Some U.S. officials, who have grown accustomed to Karzai’s tantrums over the years, say these latest outbursts are beyond the pale and raise troubling questions about the whole military mission.

The point of our counterinsurgency campaign is not so much to destroy the enemy but, rather, to protect the Afghan people—to provide them with security so that the Afghan government can deliver basic services and thus earn the people’s trust and allegiance, luring them away from the Taliban and other insurgents.

As Gen. Stanley McChrystal, the U.S. commander in Afghanistan, put it in a memo last year, the war’s focus must be on “the will and ability to provide for the needs of the population, by, with, and through the Afghan government.” (Italics added.)

When McChrystal wrote that memo, the big concern was that the Karzai regime’s pervasive corruption might undermine his legitimacy in the eyes of the Afghan people. If so, even the most brilliantly executed military campaign would fail to accomplish its political objectives, because it would be impossible to provide services “by, with, and through” a distrusted Afghan government.

However, Karzai’s latest remarks raise a more alarming question still: Is it possible for Western governments to work by, with, and through an Afghan president who denounces them at every turn, even to the point of characterizing them as imperialist invaders, thus affirming the main talking point of the Taliban and al-Qaida?

The issue here is not Karzai’s peevishness or ingratitude. The issue is whether, under the circumstances, a counterinsurgency campaign can work—whether we’re wasting lives and money.

One key question, which U.S. officials are exploring, is whether this rupture with Karzai can be mended. Some officials cite a chronology of events that suggests we may have (unwittingly) sent him off the deep end and that, therefore, we might be able to calm him back down.

The tensions started to escalate on March 10, a few weeks before his April Fools’ Day outburst, when Karzai warmly welcomed Iranian President Mahmoud Ahmadinejad in Kabul—an event seen in Washington as a deep affront. Yet this didn’t come out of the blue. As the New York Times’ Dexter Filkins and Mark Landler reported later, Karzai invited our No. 1 enemy for a state visit—then sat by calmly as Ahmadinejad delivered a fiercely anti-American speech in the presidential palace—”to spite” Obama for withdrawing an invitation for Karzai to visit the White House. This withdrawal came in response to Karzai’s decree to take over the independent election commission—which is to say that relations have been at best up and down for a while.

Obama made his surprise visit to Kabul on March 28, in part to raise concerns with Karzai in person, in part to assure him of the United States’ continued support. Officials say the meeting seemed to go well.

Then, on March 31, the Washington Post published a front-page story that quoted a “senior U.S. military official” threatening to put Ahmed Wali Karzai, the president’s brother, on a list of most-wanted insurgents so that he can then be arrested or killed.

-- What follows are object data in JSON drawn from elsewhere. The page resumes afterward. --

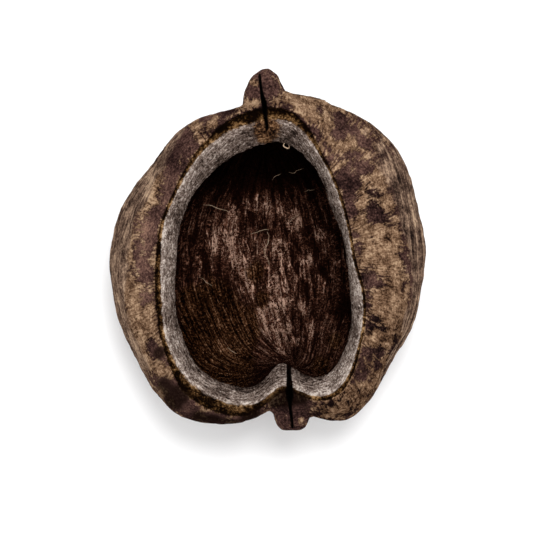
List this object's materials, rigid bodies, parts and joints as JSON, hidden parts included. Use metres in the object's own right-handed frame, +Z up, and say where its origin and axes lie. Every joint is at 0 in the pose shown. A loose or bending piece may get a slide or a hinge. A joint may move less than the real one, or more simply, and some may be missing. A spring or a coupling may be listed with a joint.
{
  "type": "sterculia pod",
  "caption": "Dry woody sterculia seed pod, split open along its seam into a deep bowl with a thick pale rim, a beak, a stub of stalk and a folded lining.",
  "frame": {"origin": "under the middle of the pod's bounding box, on the surface it rests on", "axes": "+Z up out of the open mouth, +Y along the pod towards the beak, +X to the right when the beak points away"},
  "size_m": [0.085, 0.0958, 0.057],
  "materials": {
    "rind": "dry mottled woody rind, dark purple-brown with tan fibrous patches; the rim is pale grey and the lining dark red-brown"
  },
  "bodies": {
    "root": {"pod": "rind"}
  },
  "joints": []
}
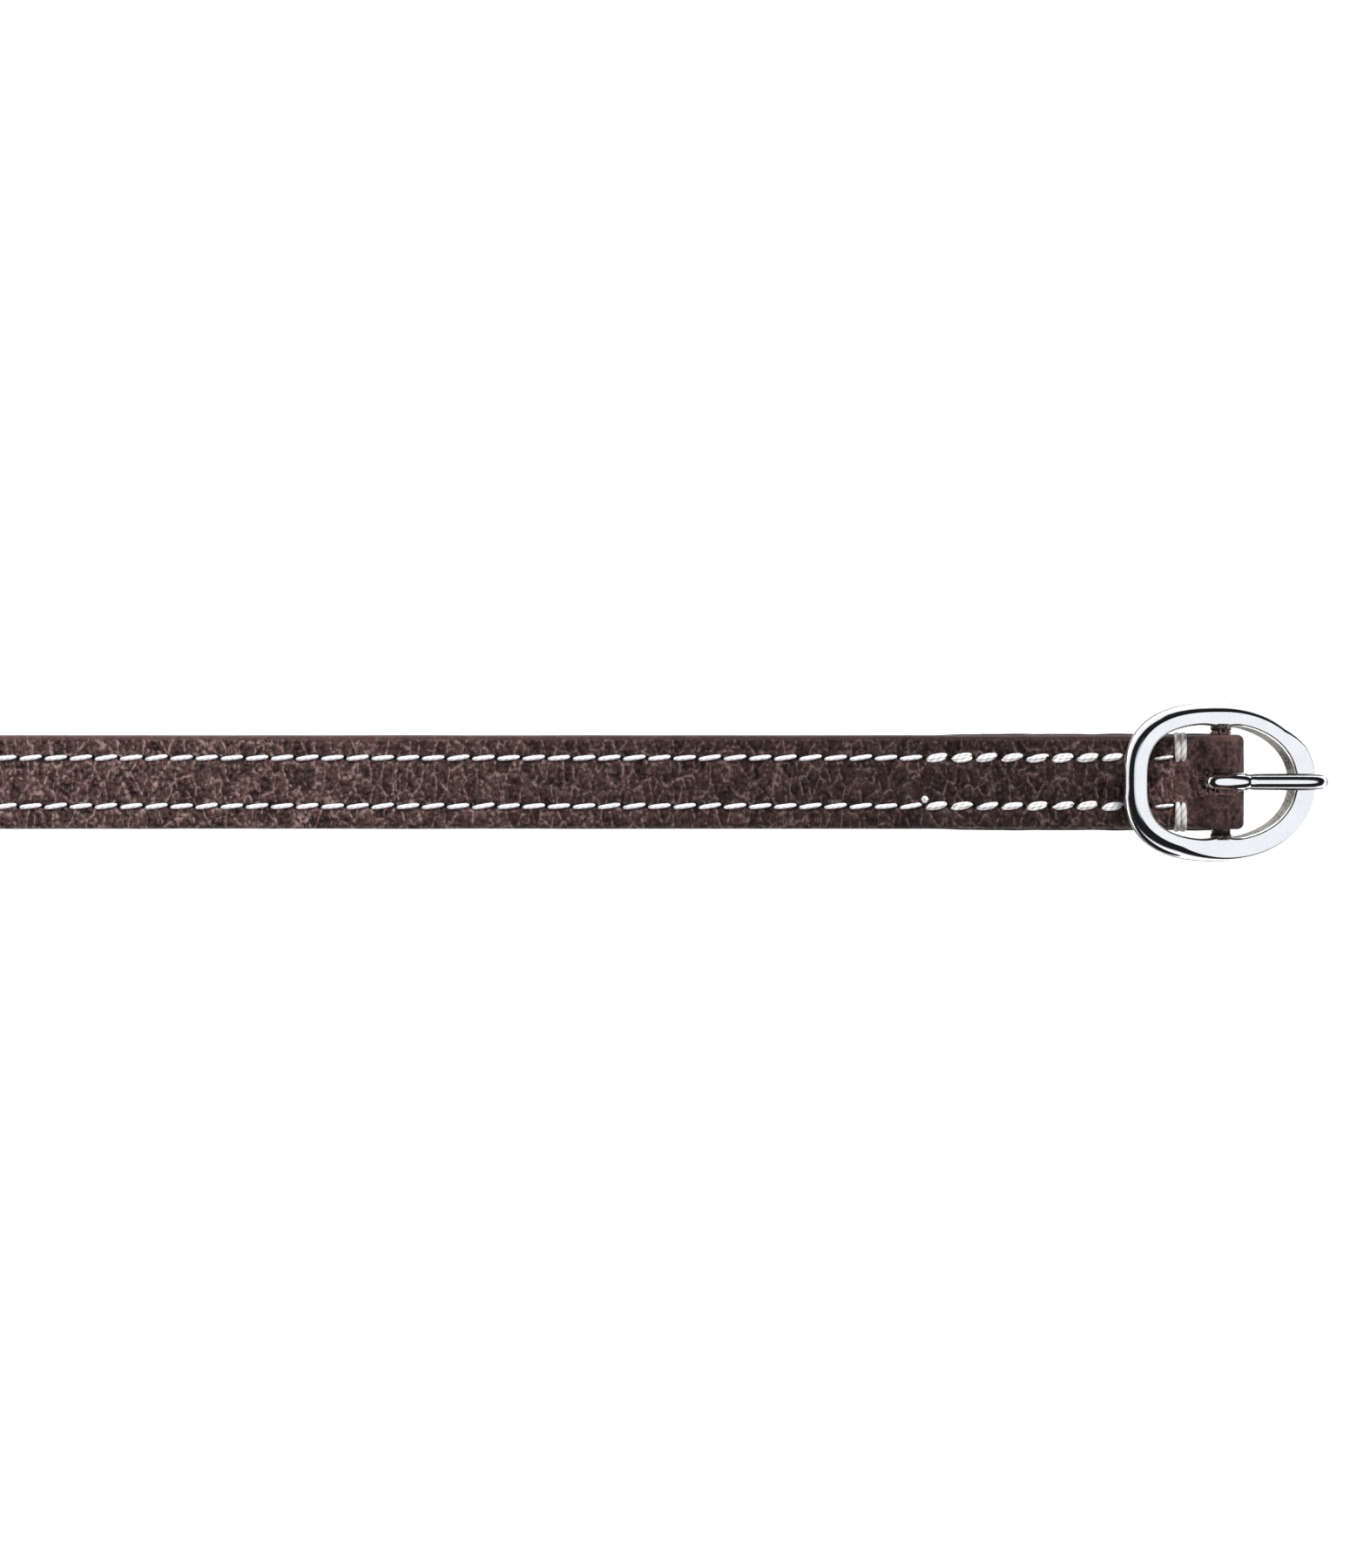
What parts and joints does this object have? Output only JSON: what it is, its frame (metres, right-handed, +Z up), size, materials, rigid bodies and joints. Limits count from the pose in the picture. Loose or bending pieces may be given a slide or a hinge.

President Karzai assiduously reads the American press and is extremely sensitive to longstanding accusations that his brother, the head of Kandahar’s provincial council, is a drug lord (a charge they both deny). Two U.S. officials I spoke with think that the Post article might have spurred him to make his wild-eyed remarks over the next three days.

It may be time for Obama to send Sen. John Kerry back to Kabul for another half-dozen meetings with Karzai, over 300 more cups of tea, as he did last October, when he persuaded the Afghan president to hold a second round of elections after the first round was proved to be so rigged.

Maybe Kerry can pamper Karzai with recitations of reassurances. If not, there’s trouble ahead. Obama could threaten to pull out of Afghanistan if Karzai doesn’t straighten up, but Karzai would surely see this as a bluff and might call it. Then what? If Obama really sees his commitment as vital to U.S. interests (and he wouldn’t have ordered the escalation if he didn’t), then he’s not likely to take the gamble.

Another option is to go around Karzai’s authority and deal more with Afghanistan’s provincial governors and tribal elders. This has been part of Obama’s plan all along. Last November, shortly before announcing his new strategy, Obama said in an ABC-TV interview that he and his advisers were focusing on “not just a national government in Kabul but provincial government actors that have legitimacy in the right now.”

Gerard Russell, a former U.N. official in Kabul (who is now at Harvard’s Carr Center for Human Rights Policy), said in a phone interview Monday that the Western coalition is pursuing this approach to some extent. The ongoing military operation in Helmand province has elevated the power of some independent Afghans there, at the expense of Karzai’s people.

However, Russell added, there are risks to going around Karzai as the centerpiece of a strategy. “Karzai is very good at this sort of thing,” Russell said. “He could undermine these regional governors if they get too powerful.”

Russell thinks there was an opportunity last year, before the elections, to get rid of Karzai. Others disagree. They say that Karzai’s agility has always been underrated and that, even if it hasn’t, an alternative candidate might have been worse. There is also the matter of the “Diem complex.” The CIA’s assassination of South Vietnamese leader Ngo Dinh Diem during the Kennedy administration, did nothing to improve political prospects and only sucked the United States more deeply into the quagmire.

In any event, Russell agrees that, at this point, the West is faced with just two options on what to do about Karzai: either withdraw support for him—or back him all the way. Ambivalent support or persistent bickering is a recipe for disaster and defeat.

Which is why someone probably needs to start sipping those 300 cups of tea.

When Obama announced his new strategy late last year, he said that the troops he was sending to Afghanistan would begin to come out in July 2011. In elaborating on this policy, Secretary of Defense Robert Gates and Adm. Mike Mullen, the chairman of the Joint Chiefs of Staff, explained to Congress that it would be clear by the end of 2010 whether the strategy was succeeding, and decisions about how many troops to withdraw would be made on that basis.

It is now clearer than ever that the strategy’s success or failure is, in large measure, up to Karzai. If he hasn’t proved to be a reliable partner by then, it’s time for us to back someone else—or leave.